Given data:

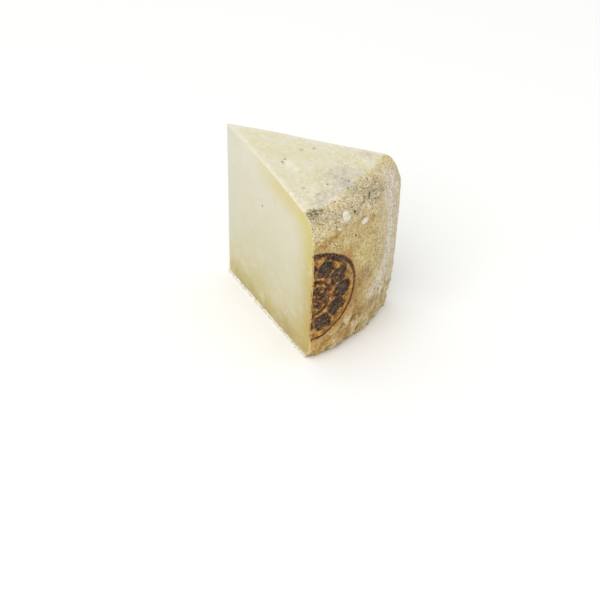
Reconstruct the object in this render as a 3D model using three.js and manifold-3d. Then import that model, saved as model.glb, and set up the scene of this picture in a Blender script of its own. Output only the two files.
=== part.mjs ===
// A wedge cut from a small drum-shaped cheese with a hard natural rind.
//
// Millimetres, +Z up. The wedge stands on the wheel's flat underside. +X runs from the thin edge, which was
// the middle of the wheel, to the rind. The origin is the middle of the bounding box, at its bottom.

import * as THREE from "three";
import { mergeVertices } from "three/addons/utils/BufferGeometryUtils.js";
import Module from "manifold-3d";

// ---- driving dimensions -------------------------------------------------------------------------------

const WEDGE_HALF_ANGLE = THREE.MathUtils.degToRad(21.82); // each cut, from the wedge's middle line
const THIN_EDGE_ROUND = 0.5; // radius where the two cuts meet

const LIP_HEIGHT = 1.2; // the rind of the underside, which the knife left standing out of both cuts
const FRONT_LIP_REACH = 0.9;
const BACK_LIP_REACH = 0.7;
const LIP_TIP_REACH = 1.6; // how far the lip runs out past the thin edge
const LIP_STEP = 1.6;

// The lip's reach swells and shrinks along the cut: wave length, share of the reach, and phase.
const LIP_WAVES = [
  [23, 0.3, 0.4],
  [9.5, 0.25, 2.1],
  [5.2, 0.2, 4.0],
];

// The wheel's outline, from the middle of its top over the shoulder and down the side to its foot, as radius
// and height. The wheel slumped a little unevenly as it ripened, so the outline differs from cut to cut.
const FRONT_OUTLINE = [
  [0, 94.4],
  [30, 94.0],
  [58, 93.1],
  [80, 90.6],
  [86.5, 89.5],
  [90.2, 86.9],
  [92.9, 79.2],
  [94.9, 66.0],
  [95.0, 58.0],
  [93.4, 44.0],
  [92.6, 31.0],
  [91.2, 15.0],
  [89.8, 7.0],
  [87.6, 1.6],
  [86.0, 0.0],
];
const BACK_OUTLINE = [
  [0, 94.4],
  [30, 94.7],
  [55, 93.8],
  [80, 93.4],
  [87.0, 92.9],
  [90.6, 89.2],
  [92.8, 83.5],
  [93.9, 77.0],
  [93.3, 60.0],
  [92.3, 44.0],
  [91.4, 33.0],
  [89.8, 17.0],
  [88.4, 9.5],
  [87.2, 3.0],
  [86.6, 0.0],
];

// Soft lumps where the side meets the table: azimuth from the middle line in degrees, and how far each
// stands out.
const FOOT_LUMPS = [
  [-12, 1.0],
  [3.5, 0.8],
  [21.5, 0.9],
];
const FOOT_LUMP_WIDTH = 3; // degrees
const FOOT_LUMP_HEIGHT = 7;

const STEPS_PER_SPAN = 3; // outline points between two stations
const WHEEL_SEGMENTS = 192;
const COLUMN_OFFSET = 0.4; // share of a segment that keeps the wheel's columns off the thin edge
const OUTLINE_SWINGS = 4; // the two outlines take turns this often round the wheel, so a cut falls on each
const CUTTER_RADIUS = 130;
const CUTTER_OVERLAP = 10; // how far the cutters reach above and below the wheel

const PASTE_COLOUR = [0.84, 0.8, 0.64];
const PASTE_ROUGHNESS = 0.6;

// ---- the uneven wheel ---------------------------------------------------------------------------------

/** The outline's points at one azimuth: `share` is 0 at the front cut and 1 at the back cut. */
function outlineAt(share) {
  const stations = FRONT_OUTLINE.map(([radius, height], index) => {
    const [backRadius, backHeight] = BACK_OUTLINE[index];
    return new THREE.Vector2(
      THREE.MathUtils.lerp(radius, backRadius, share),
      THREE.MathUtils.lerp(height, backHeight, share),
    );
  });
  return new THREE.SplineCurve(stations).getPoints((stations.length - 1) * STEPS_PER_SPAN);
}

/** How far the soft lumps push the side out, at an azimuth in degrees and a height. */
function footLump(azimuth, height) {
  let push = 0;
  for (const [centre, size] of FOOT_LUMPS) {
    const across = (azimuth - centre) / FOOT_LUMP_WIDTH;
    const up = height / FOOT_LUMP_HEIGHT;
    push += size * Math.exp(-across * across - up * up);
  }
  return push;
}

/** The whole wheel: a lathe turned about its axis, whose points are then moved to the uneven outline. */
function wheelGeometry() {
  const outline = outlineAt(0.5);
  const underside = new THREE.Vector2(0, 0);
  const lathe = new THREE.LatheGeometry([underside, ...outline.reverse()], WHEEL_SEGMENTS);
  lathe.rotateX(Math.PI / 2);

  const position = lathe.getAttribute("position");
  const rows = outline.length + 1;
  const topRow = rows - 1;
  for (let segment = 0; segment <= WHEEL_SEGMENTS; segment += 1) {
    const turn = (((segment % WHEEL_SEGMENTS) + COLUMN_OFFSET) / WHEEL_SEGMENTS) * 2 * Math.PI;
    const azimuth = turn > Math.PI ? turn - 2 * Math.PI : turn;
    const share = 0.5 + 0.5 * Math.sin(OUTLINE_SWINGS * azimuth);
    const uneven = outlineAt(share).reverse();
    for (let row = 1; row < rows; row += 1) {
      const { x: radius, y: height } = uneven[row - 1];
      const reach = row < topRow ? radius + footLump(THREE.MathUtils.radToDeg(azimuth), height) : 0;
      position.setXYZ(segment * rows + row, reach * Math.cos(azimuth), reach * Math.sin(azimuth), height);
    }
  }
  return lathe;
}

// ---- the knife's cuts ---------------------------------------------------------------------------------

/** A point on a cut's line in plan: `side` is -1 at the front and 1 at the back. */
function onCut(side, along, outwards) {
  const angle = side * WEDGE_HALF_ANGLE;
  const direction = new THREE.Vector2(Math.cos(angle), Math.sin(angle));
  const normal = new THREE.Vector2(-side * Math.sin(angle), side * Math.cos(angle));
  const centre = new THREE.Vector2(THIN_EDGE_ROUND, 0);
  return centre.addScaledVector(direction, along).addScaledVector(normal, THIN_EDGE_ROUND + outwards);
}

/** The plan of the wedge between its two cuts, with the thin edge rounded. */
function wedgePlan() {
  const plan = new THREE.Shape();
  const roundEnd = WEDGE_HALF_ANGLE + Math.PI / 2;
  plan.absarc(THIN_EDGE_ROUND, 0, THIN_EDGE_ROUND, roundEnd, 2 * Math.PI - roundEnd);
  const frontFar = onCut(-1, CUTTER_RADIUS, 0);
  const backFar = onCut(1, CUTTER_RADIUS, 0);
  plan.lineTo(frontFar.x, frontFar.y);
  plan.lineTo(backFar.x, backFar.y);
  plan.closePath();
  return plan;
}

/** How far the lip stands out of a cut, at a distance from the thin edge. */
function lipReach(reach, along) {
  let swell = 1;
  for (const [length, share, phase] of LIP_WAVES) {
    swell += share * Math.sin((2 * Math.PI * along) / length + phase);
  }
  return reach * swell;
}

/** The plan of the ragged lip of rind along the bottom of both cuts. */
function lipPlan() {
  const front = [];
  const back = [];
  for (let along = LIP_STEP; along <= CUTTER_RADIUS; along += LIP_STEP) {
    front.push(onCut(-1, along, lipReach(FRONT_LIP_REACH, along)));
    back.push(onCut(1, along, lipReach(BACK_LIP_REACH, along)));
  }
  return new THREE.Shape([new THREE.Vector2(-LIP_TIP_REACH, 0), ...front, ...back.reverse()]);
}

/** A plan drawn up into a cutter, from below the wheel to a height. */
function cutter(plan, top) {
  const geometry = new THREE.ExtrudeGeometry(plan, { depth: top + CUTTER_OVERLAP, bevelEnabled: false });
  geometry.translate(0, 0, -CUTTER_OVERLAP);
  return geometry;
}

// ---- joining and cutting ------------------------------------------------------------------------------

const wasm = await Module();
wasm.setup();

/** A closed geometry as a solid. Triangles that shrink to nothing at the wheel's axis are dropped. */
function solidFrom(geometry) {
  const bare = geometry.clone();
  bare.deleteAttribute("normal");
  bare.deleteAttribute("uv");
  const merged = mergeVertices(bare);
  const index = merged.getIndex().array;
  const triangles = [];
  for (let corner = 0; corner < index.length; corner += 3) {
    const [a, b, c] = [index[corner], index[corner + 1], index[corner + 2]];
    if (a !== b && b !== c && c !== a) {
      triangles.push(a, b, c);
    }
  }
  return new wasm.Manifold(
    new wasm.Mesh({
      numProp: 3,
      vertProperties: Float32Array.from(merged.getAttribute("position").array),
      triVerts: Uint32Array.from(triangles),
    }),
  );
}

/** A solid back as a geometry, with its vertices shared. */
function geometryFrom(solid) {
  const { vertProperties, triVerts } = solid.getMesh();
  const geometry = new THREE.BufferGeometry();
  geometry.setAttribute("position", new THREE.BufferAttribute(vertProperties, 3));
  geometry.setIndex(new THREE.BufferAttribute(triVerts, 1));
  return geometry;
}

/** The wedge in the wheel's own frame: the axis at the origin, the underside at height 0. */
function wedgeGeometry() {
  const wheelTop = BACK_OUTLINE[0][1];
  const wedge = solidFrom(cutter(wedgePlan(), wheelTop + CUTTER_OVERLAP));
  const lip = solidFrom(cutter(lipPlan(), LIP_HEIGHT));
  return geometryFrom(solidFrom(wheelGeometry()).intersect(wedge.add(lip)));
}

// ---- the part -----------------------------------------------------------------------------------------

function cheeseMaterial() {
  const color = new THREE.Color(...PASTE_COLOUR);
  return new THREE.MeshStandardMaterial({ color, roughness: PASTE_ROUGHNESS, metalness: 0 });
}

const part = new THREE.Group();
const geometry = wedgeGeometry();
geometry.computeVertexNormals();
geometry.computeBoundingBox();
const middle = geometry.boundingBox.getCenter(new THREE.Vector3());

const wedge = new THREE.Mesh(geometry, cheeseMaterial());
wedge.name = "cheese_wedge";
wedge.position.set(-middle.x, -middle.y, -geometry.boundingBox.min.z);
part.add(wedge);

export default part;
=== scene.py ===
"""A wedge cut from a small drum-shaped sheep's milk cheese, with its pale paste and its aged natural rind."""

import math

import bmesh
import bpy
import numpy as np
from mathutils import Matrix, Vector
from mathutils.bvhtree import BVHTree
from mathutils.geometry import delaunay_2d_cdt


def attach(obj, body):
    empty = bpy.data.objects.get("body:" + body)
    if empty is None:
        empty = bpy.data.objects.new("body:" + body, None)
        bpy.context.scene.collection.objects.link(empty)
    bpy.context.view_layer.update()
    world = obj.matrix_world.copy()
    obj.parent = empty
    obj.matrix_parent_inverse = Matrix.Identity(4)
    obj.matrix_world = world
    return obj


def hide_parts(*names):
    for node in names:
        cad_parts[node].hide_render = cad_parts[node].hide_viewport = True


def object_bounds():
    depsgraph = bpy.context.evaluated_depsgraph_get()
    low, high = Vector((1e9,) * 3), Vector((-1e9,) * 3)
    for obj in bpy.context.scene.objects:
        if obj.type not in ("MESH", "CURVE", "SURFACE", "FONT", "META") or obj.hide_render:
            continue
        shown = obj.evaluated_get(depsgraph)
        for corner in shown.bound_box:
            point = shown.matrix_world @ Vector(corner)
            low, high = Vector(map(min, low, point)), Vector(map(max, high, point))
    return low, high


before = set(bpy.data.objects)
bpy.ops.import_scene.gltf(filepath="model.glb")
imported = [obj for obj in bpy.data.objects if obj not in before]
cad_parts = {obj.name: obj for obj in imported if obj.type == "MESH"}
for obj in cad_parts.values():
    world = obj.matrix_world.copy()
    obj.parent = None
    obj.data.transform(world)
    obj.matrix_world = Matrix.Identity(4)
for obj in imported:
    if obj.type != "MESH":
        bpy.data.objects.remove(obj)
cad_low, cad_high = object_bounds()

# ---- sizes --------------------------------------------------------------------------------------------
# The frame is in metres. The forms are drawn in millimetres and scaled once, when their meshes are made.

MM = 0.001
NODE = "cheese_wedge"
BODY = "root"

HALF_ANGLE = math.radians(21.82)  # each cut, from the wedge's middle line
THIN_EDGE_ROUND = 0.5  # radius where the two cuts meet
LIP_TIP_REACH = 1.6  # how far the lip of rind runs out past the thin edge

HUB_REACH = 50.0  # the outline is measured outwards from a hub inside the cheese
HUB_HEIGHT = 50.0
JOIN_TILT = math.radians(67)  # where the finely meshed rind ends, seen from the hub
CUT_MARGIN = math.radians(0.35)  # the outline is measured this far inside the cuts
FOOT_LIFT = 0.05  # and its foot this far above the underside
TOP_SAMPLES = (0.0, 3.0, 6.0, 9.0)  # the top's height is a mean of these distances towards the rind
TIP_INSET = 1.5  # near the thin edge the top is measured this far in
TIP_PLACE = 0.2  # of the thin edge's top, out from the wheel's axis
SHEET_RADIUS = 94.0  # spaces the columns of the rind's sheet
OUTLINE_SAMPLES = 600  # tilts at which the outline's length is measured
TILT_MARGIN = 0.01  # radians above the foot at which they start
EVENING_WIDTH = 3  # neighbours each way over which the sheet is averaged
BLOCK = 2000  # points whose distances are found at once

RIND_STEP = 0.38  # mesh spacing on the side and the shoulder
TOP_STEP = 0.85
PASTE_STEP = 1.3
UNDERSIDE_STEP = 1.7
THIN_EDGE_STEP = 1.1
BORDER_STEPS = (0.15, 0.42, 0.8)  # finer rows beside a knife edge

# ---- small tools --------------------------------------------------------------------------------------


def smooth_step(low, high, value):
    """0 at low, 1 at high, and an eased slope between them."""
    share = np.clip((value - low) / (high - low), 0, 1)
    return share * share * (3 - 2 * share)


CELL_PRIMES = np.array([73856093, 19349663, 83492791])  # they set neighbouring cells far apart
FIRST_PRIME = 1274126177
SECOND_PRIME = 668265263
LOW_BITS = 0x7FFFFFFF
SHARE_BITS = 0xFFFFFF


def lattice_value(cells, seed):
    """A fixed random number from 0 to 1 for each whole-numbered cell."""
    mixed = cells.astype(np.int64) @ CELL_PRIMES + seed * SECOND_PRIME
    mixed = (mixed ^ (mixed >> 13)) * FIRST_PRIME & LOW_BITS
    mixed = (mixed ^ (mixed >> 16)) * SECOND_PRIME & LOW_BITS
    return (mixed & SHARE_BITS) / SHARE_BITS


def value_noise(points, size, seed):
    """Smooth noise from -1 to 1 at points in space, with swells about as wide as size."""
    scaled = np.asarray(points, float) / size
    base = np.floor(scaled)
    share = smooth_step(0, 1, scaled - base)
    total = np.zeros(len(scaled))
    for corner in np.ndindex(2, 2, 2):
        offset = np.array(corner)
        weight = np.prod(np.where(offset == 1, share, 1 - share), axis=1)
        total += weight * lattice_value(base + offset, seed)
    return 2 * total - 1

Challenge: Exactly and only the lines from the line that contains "if empty is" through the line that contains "obj.parent = empty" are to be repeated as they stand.

The result:
    if empty is None:
        empty = bpy.data.objects.new("body:" + body, None)
        bpy.context.scene.collection.objects.link(empty)
    bpy.context.view_layer.update()
    world = obj.matrix_world.copy()
    obj.parent = empty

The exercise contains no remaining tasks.